Restate word for word the lines that begin the listing and end with the line holding "obj.data.transform(world)".
---*---
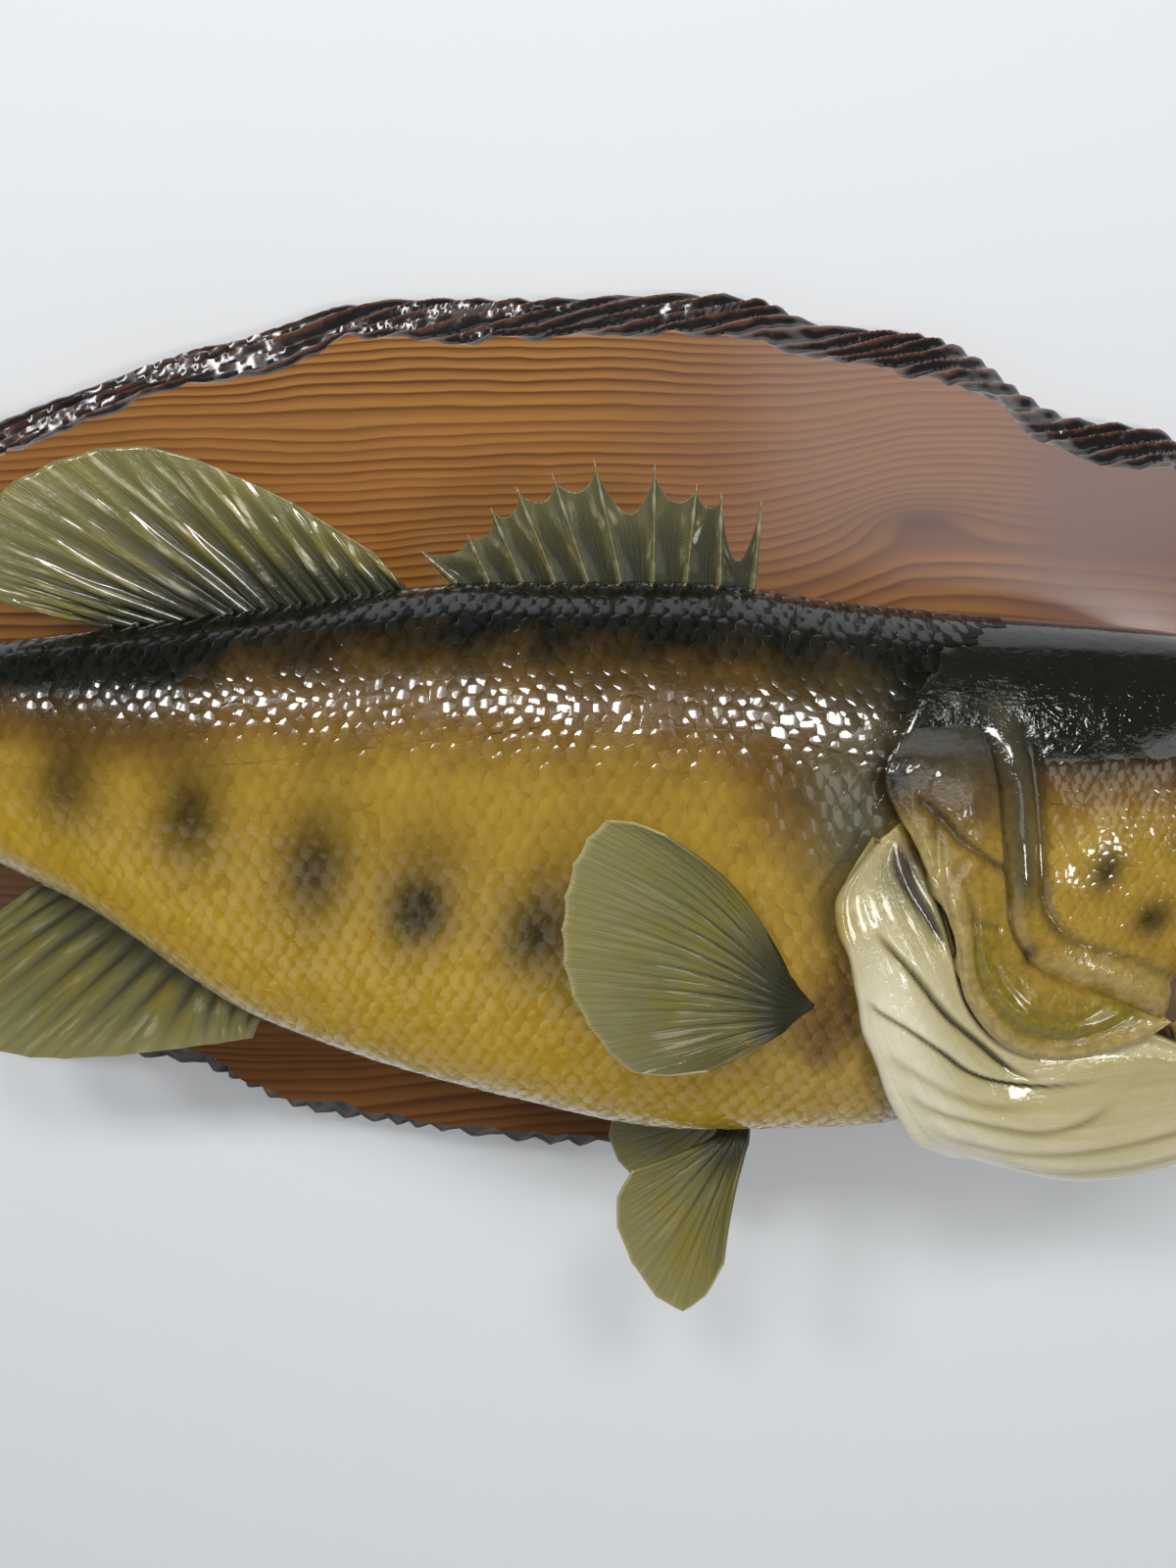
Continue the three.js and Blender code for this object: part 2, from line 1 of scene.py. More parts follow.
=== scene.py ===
"""Dresses the frame of a mounted largemouth bass: skin, scales, fins, eyes, mouth and wood slab.

The fish is described in its own measures, in millimetres: s is the distance from the snout
towards the tail, out is the distance from the middle plane towards the viewer, and z is the
height. place() turns them into the frame, where +X is the snout's end and the wall is Y = 0.
"""

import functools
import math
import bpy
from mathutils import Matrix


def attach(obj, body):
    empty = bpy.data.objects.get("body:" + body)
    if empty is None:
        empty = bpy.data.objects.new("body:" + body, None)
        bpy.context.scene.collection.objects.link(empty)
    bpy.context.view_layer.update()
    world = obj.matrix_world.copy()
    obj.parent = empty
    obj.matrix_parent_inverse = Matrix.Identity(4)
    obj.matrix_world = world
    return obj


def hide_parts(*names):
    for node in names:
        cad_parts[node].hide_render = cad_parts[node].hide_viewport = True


bl_info = {
    "name": "Mounted largemouth bass",
    "version": (1, 0, 0),
    "blender": (4, 5, 0),
    "location": "View3D > Sidebar > Bass mount",
    "description": "Dresses the frame of a largemouth bass mounted on a slab of wood",
    "category": "Add Mesh",
}

import bpy
import numpy as np
from mathutils import Vector

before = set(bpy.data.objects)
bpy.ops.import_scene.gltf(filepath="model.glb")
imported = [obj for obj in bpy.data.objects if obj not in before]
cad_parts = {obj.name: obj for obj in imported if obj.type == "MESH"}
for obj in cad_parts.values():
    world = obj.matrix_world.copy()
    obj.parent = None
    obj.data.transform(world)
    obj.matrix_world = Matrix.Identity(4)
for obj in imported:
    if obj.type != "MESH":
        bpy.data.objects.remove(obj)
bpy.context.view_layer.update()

MM = 0.001

# ---------------------------------------------------------------- the fish's measures

GAP = 0.3
SLAB_THICKNESS = 28
RIM_WIDTH = 17
TOTAL_LENGTH = 575
SNOUT_X = 263
MID_PLANE_Y = -70
HEAD_BEND, HEAD_BEND_START = 30, 290
TAIL_BEND, TAIL_BEND_START = 10, 320
TAIL_BASE = 480
SCALE_END = 486
EYE = {"s": 57, "z": 21, "radius": 11.5, "sunk": 7}
JAW_JOINT_S = 80
JAW_TIP_S = -22
LIP_TIP_Z, LIP_CORNER_Z = -43, -58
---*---
* **Answer for the task**
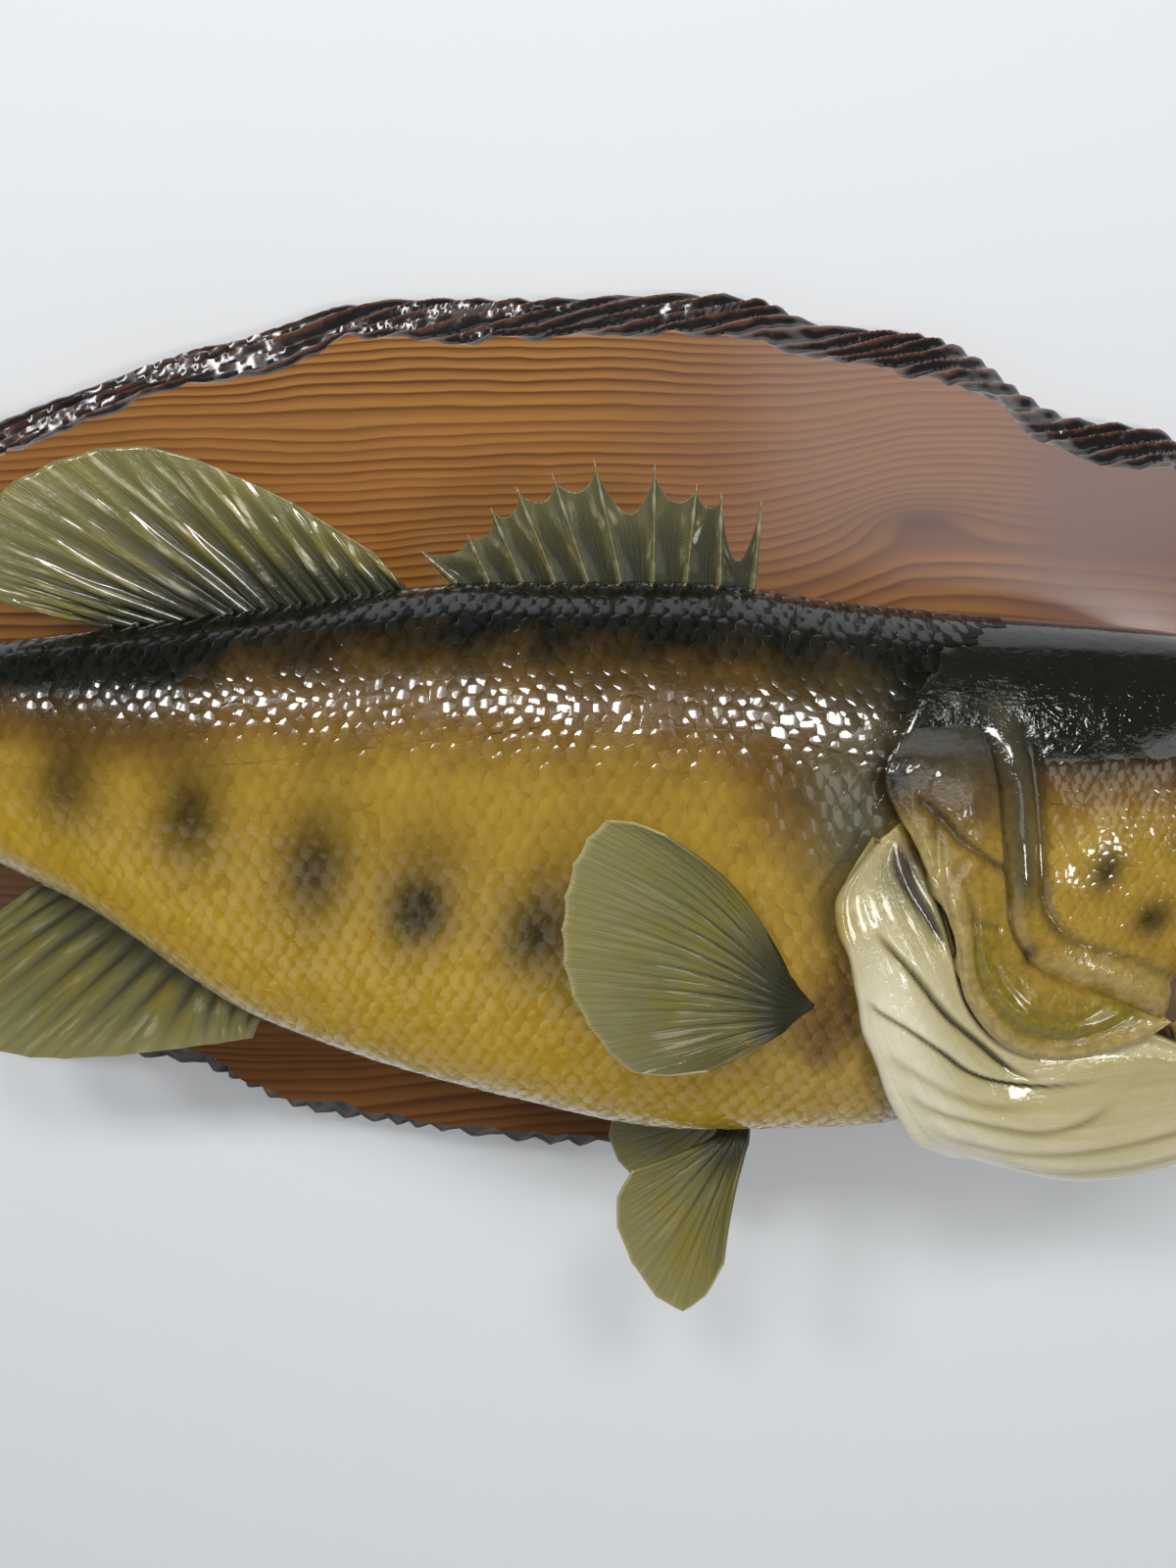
Continue the three.js and Blender code for this object: part 2, from line 1 of scene.py. More parts follow.
=== scene.py ===
"""Dresses the frame of a mounted largemouth bass: skin, scales, fins, eyes, mouth and wood slab.

The fish is described in its own measures, in millimetres: s is the distance from the snout
towards the tail, out is the distance from the middle plane towards the viewer, and z is the
height. place() turns them into the frame, where +X is the snout's end and the wall is Y = 0.
"""

import functools
import math
import bpy
from mathutils import Matrix


def attach(obj, body):
    empty = bpy.data.objects.get("body:" + body)
    if empty is None:
        empty = bpy.data.objects.new("body:" + body, None)
        bpy.context.scene.collection.objects.link(empty)
    bpy.context.view_layer.update()
    world = obj.matrix_world.copy()
    obj.parent = empty
    obj.matrix_parent_inverse = Matrix.Identity(4)
    obj.matrix_world = world
    return obj


def hide_parts(*names):
    for node in names:
        cad_parts[node].hide_render = cad_parts[node].hide_viewport = True


bl_info = {
    "name": "Mounted largemouth bass",
    "version": (1, 0, 0),
    "blender": (4, 5, 0),
    "location": "View3D > Sidebar > Bass mount",
    "description": "Dresses the frame of a largemouth bass mounted on a slab of wood",
    "category": "Add Mesh",
}

import bpy
import numpy as np
from mathutils import Vector

before = set(bpy.data.objects)
bpy.ops.import_scene.gltf(filepath="model.glb")
imported = [obj for obj in bpy.data.objects if obj not in before]
cad_parts = {obj.name: obj for obj in imported if obj.type == "MESH"}
for obj in cad_parts.values():
    world = obj.matrix_world.copy()
    obj.parent = None
    obj.data.transform(world)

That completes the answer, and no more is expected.